I was homeless for two years, but it felt like a lifetime, and the trauma and fear of being homeless will never leave me. Even now, I think I should swap my car for a van and buy a good sleeping bag, so that if I end up homeless again, I still have somewhere to sleep.
I’m hoping to move to Spain full time one day and work with homeless people here, but I don’t know if Brexit will affect this. I guess I’ll just have to wait and see.”
A bench with armrests to deter homeless people sleeping. Photo by Leah Pattem.
We often talk about the good things that bring us to Spain, but we don’t often talk about the good things that we bring to Spain. In Andrew Craig’s case, love brought him here, but what he brings with him is a plan to help vulnerable expats, and there are many.
After the financial crisis, many British expats suddenly found themselves without a home. The catalyst was often the loss of work, therefore loss of income and, ultimately, the loss of a rented property. Thousands of homeowners too became victims of unlicensed housing that had been illegally built during the pre-crisis boom.

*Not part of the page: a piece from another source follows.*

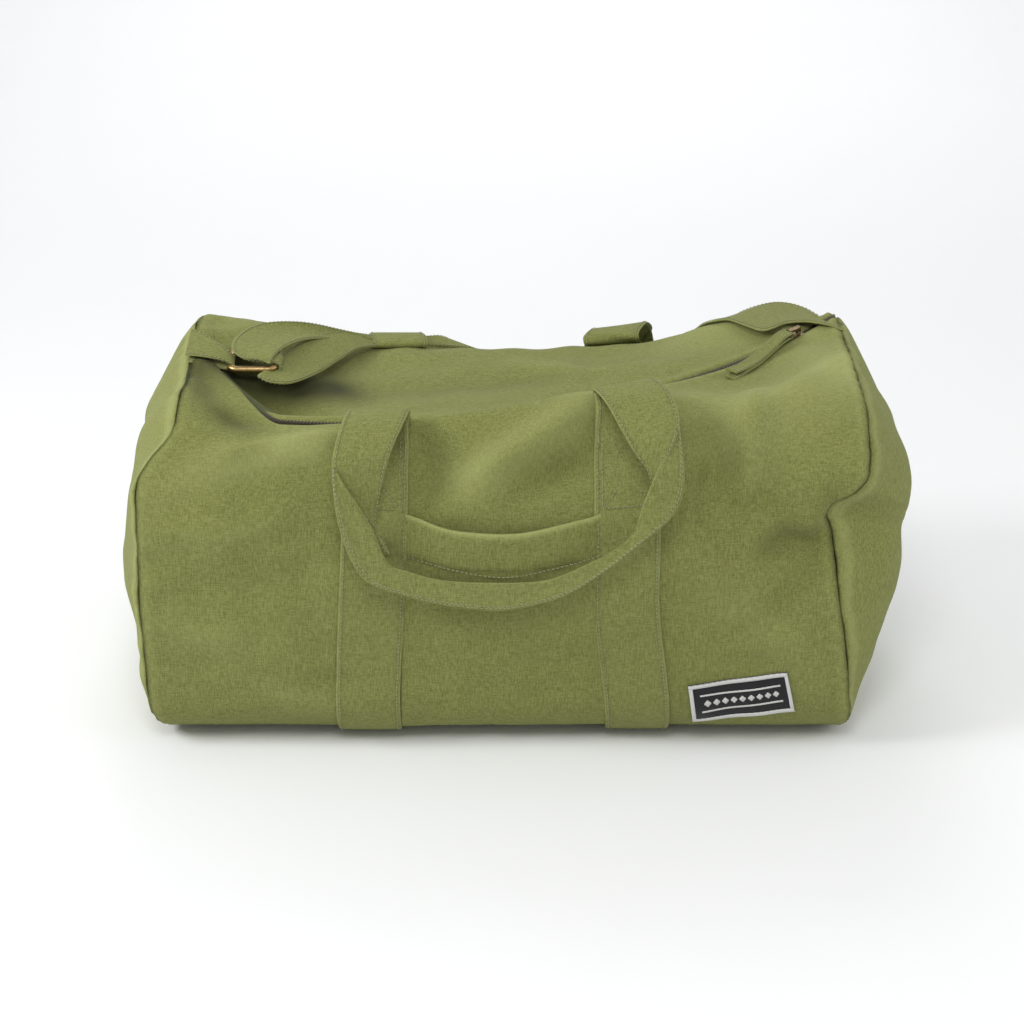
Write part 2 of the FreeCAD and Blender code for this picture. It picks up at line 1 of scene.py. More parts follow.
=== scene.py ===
"""Canvas duffel bag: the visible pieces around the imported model.

Lengths are worked in millimetres and turned into metres when a mesh is made. X runs along the bag,
the front faces -Y and +Z is up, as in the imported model.
"""
import bmesh
import bpy
import json
import math
import numpy as np
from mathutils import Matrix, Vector


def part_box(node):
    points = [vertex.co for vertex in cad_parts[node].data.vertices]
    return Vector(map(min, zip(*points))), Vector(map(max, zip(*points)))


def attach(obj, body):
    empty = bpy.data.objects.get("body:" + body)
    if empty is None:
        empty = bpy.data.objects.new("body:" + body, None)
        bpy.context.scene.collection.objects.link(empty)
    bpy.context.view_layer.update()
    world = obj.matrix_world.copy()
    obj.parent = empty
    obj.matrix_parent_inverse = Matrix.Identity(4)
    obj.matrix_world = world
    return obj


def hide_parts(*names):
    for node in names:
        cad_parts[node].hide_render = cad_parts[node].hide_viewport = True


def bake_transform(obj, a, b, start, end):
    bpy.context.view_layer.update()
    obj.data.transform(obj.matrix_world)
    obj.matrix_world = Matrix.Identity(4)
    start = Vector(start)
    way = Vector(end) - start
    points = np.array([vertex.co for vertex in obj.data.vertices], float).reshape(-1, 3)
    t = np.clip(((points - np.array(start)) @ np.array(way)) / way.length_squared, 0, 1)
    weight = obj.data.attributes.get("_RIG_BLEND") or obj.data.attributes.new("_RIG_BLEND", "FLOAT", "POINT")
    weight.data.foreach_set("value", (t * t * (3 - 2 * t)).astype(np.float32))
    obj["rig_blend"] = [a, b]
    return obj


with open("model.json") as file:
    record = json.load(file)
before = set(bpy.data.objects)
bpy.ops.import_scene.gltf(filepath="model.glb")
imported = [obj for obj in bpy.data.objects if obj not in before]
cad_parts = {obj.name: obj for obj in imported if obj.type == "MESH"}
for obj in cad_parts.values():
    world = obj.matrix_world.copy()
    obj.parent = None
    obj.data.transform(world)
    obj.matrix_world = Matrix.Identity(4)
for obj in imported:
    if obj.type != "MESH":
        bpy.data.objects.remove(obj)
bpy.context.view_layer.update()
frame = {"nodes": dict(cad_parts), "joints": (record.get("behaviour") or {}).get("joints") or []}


# ---- sizes, read from the frame

def node_box(name):
    low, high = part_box(name)
    return np.array(low) * 1000, np.array(high) * 1000


panel_low, panel_high = node_box("main_panel")
HALF_LENGTH = panel_high[0]
HALF_WIDTH = panel_high[1]
FOOT = panel_low[2]
LEFT_RISE, RIGHT_RISE = 27.0, 29.0      # the ends stand higher than the middle
TOP = panel_high[2] - RIGHT_RISE
LOW_CORNER, HIGH_CORNER = 45.0, 70.0    # radii of the girth's corners
FLAT = HALF_WIDTH - HIGH_CORNER
SIDE_START = FLAT + HIGH_CORNER * math.pi / 2
leg_boxes = [node_box("girth_strap_left"), node_box("girth_strap_right")]
WEBBING = 49.0
RIGHT_LEG = leg_boxes[1][1][0] - WEBBING / 2
LEFT_LEG = leg_boxes[0][1][0] - WEBBING / 2
WEBBING_THICK = 2.6
ROW_SHARES = (0.055, 0.945)             # rows of stitches, as shares of the webbing's width


def joint(name):
    return next(j for j in frame["joints"] if j["name"] == name)


zip_joint = joint("zip_travel")
ZIP_CENTRE = np.array(zip_joint["pos_m"]) * 1000
ZIP_AXIS = np.array(zip_joint["axis"])
ZIP_BOW = 508.0         # radius of the zip's arc
CREASE_Y = joint("mouth_opening")["pos_m"][1] * 1000
FRONT_CREASE = np.array(joint("front_handle_swing")["pos_m"]) * 1000
REAR_CREASE = np.array(joint("rear_handle_swing")["pos_m"]) * 1000


def smooth(a, b, x):
    """0 at a, 1 at b, with a soft start and end."""
    t = np.clip((np.asarray(x, float) - a) / (b - a), 0, 1)
    return t * t * (3 - 2 * t)


def bell(x, width, centre=0.0):
    """1 at the centre, falling away on both sides."""
    return np.exp(-((x - centre) / width) ** 2)


def unit(v):
    return v / np.maximum(np.linalg.norm(v, axis=-1, keepdims=True), 1e-9)


# ---- the zip's line

TAIL_X, TAIL_REACH = -175.0, 68.0       # left of TAIL_X the zip turns up to the end seam


def zip_run(x):
    """The arc's reach from its centre at x, and how far into the left tail x is."""
    x = np.asarray(x, float)
    run = np.sqrt(np.maximum(ZIP_BOW ** 2 - (x - ZIP_CENTRE[0]) ** 2, 0))
    return run, np.clip((TAIL_X - x) / TAIL_REACH, 0, 2)


def zip_y(x):
    run, tail = zip_run(x)
    return ZIP_CENTRE[1] - run * ZIP_AXIS[2] + 60.0 * tail ** 1.4


def zip_z(x):
    run, tail = zip_run(x)
    return ZIP_CENTRE[2] + run * ZIP_AXIS[1] + 19.0 * tail ** 1.3


# ---- the bag's skin: a point for each place along X and round the girth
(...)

They watched their houses razed to the ground – life savings gone.
Seeking help can be hard for many reasons, including not being able to speak the local language. When the government doesn’t help, charities often step in, but, as Andrew found, offering just food and shelter does something, but what so many need is inspiration, and that’s where Homeless Entrepreneurs comes in.
Barcelona-based social enterprise, Homeless Entrepreneurs works with homeless people at every stage of their recovery: from that initial 15-minute conversation to training, finding a home and setting up a business.
Homeless Entrepreneurs is a non-religious organisation, and purposely avoids any kind of short-term fixes. Those who make a full recovery with them then have the opportunity to help others get off the streets too.
“One of my biggest barriers when I was homeless was confidence and self-worth, so to have someone who believes in you and encourages you to get where you want to be is invaluable”, said Andrew.
A 15-minute conversation gives someone a voice. It empowers them and also enlightens us. Nothing is going to change overnight, but some of us are working on it – and you can too.